After losing their last four games, various publications have the Sharks’ playoff chances anywhere from 21% to 31%, odds that will fluctuate depending on how things go over the next week. Starting Thursday, the Sharks have four games in six days, facing the Calgary Flames, Edmonton Oilers, Winnipeg Jets, and Montreal Canadiens.
Following home games against the St. Louis Blues and New York Islanders, the Sharks start a difficult five-game road trip with stops in Buffalo, Boston, Montreal, Ottawa, and Edmonton.
Of the Sharks’ next 11 games, seven are against teams that are now in a playoff spot.
Getting through that gauntlet with between 10-15 points probably keeps the Sharks in the hunt, assuming it’ll take between 90-92 points to make the playoffs in the West this season. Any less and it’ll likely be a seventh-straight playoff-free spring for the Sharks.
WILL GRIER KEEP THE BAND TOGETHER?
The Sharks have just four games left before the March 6 trade deadline, and those games could help Grier determine whether to keep the roster intact or move a player or two out.
Keeping the roster as is would seemingly aid the Sharks’ postseason hopes, and experiencing the pressure of a playoff race, where every game matters, would likely be beneficial for the team’s younger players.
Still, if the Sharks are seven or eight points out by next Friday, Grier might just do what he needs to do.
“It’s so important to start on the right foot and start winning,” said Sharks forward Philipp Kurashev, who has never played in a playoff game. “Because at one point, the deadline also comes, and then the tough decisions have to be made.
“It’s just really important to have a great start to put yourself in the best position possible coming down the stretch.”
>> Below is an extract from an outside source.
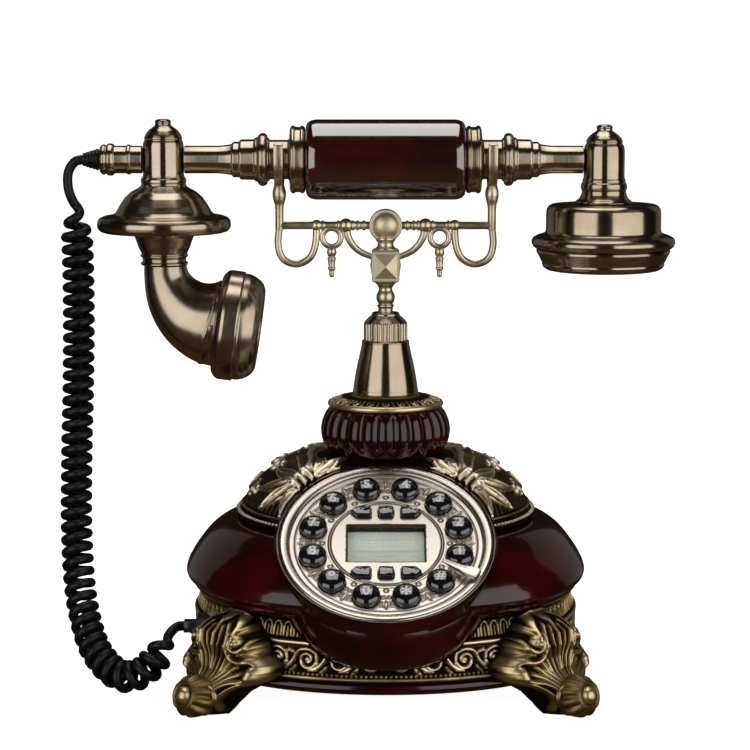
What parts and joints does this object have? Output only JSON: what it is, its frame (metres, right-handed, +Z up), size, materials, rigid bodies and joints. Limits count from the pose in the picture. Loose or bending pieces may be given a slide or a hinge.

SOLIDIFYING THE DEFENSE CORPS
Five of the nine pending UFAs are defensemen, so management obviously has some work to do to get ready for the 2026-27 season. Does that work start at the trade deadline, spending assets to add blueliners that have some term, or does more of that heavy lifting occur in the offseason via trades or free agency?
The Sharks do not have any right-shot defensemen presently in the NHL signed for next season, so re-signing known entities like Timothy Liljegren and/or Vincent Desharnais could make sense. Neither, it seems, would be terribly expensive to bring back.
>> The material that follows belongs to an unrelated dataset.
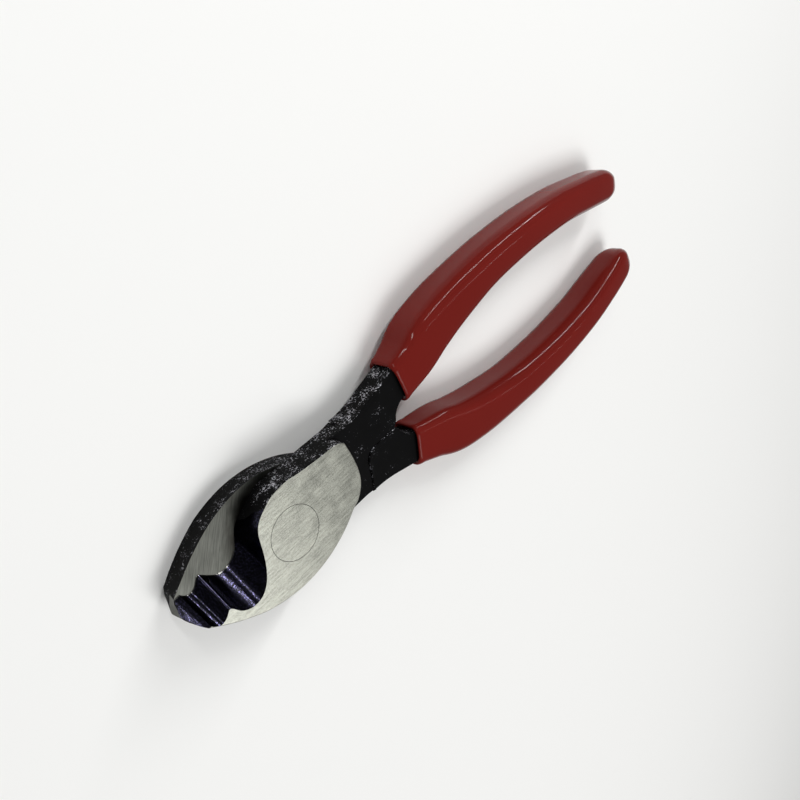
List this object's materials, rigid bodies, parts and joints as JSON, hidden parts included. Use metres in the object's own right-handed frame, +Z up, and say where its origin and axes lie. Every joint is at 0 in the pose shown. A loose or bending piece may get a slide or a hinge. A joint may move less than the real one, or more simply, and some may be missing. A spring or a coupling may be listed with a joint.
{
  "type": "hand bolt and cable cutter",
  "caption": "Hand shear cutter with two lapped forged steel halves on one flush rivet, scalloped bevelled jaws and bowed vinyl-dipped handles.",
  "frame": {"origin": "centre of the pivot rivet's lower end face, on the surface the tool lies on", "axes": "+X towards the jaws, +Z up along the rivet, +Y completes a right-handed frame; jaws closed at rest"},
  "size_m": [0.2355, 0.0658, 0.018],
  "materials": {
    "forged_steel": "black forged, ground bright on the head faces",
    "rivet_steel": "ground bright",
    "grip_vinyl": "glossy dipped vinyl"
  },
  "bodies": {
    "lower_cutter": {"lower_half": "forged_steel", "pivot_rivet": "rivet_steel", "lower_grip": "grip_vinyl"},
    "upper_cutter": {"upper_half": "forged_steel", "upper_grip": "grip_vinyl"}
  },
  "joints": [
    {"name": "pivot", "type": "hinge", "parent": "lower_cutter", "child": "upper_cutter", "pos_m": [0, 0, 0.009], "axis": [0, 0, 1], "range_deg": [0, 40]}
  ]
}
The question is what the Sharks do with Mario Ferraro and John Klingberg, quality veterans who could fetch modest to decent returns in a trade, but could also aid a playoff push. Klingberg has a 14-team no-trade list.
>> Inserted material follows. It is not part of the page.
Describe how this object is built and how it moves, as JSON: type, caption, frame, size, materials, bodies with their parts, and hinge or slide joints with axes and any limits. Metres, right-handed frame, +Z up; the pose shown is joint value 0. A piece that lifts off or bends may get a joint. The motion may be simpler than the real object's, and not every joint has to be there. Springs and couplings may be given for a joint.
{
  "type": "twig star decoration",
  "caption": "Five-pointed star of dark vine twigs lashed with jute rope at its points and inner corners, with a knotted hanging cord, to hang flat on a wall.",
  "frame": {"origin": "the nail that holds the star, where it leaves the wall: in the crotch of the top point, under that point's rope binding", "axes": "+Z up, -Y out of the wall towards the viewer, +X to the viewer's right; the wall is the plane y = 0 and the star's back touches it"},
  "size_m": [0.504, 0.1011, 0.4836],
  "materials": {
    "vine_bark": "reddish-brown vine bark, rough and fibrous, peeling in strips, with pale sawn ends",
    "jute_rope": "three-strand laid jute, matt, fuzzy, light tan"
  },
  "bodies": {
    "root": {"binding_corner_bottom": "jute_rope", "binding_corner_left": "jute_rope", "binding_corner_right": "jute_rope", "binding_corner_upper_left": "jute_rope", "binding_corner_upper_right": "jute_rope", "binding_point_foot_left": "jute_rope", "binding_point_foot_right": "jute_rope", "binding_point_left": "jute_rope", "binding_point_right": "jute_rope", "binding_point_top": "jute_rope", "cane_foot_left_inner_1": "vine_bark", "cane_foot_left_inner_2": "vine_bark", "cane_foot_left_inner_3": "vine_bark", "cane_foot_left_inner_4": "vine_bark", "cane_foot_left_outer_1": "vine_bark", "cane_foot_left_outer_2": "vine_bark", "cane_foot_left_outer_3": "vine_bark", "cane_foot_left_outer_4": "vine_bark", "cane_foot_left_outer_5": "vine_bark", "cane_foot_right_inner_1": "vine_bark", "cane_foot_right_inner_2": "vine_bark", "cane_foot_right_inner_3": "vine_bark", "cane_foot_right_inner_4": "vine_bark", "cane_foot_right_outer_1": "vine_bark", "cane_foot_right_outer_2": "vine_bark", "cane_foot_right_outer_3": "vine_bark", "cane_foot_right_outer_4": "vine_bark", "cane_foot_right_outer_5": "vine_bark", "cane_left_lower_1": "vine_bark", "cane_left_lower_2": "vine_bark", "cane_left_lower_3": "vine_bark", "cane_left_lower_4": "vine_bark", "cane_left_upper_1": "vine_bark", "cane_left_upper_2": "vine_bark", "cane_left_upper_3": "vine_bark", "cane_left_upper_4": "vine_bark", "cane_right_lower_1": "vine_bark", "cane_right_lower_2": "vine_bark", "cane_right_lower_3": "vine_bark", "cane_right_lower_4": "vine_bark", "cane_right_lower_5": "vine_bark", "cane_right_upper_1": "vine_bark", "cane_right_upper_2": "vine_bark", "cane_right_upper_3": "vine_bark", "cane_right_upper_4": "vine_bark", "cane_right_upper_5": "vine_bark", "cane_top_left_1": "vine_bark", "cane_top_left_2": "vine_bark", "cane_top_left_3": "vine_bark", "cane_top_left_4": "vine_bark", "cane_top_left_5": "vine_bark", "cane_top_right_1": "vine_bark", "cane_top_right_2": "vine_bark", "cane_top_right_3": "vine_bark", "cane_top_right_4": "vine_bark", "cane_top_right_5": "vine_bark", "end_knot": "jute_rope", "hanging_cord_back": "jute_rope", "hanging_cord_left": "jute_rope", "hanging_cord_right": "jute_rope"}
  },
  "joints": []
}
THAT SECOND FIRST-ROUND PICK
The Sharks own a conditional 2026 first-round pick acquired from the Edmonton Oilers last year in the Jake Walman trade. The Sharks could use that pick to acquire a player, like a defenseman, who could help next season and beyond. Or they could keep it and see what happens.
Right now, that pick is top-12 protected, so if the selection is in the top 12 of this year’s draft, Edmonton can transfer its 2027 first-round selection to San Jose instead. But if the Oilers trade their 2027 first-round selection before the March 6 deadline, their first-round selection this year becomes unconditional.
The Oilers are likely going to make the playoffs this season, and they want to maximize their Stanley Cup chances with the NHL’s leading scorer, Connor McDavid, under contract through the 2027-28 season, so trading that 2027 first-rounder seemingly isn’t out of the question.
Right now, Edmonton, with 64 points, is only four points ahead of the Los Angeles Kings, who are ninth in the West and have two games in hand on the Oilers.
The best-case scenario for the Sharks is seeing the Oilers trade the pick and still not make the playoffs, potentially giving San Jose two selections in the top half of the draft (if they don’t make the playoffs themselves).
HART TROPHY WATCH
Fourth in the NHL in scoring with 81 points in 55 games, Macklin Celebrini, 19, has already made a strong case to be the winner of this year’s Hart Memorial Trophy, given to the player adjudged to be the most valuable to his team.
If he leads the Sharks to the playoffs, after they finished in 32nd place each of the last two seasons, Celebrini would have an airtight case. Even if they don’t, Celebrini has likely impressed enough members of the Professional Hockey Writers Association, who vote on the award, to be a serious candidate.
Let’s see what the next seven weeks bring.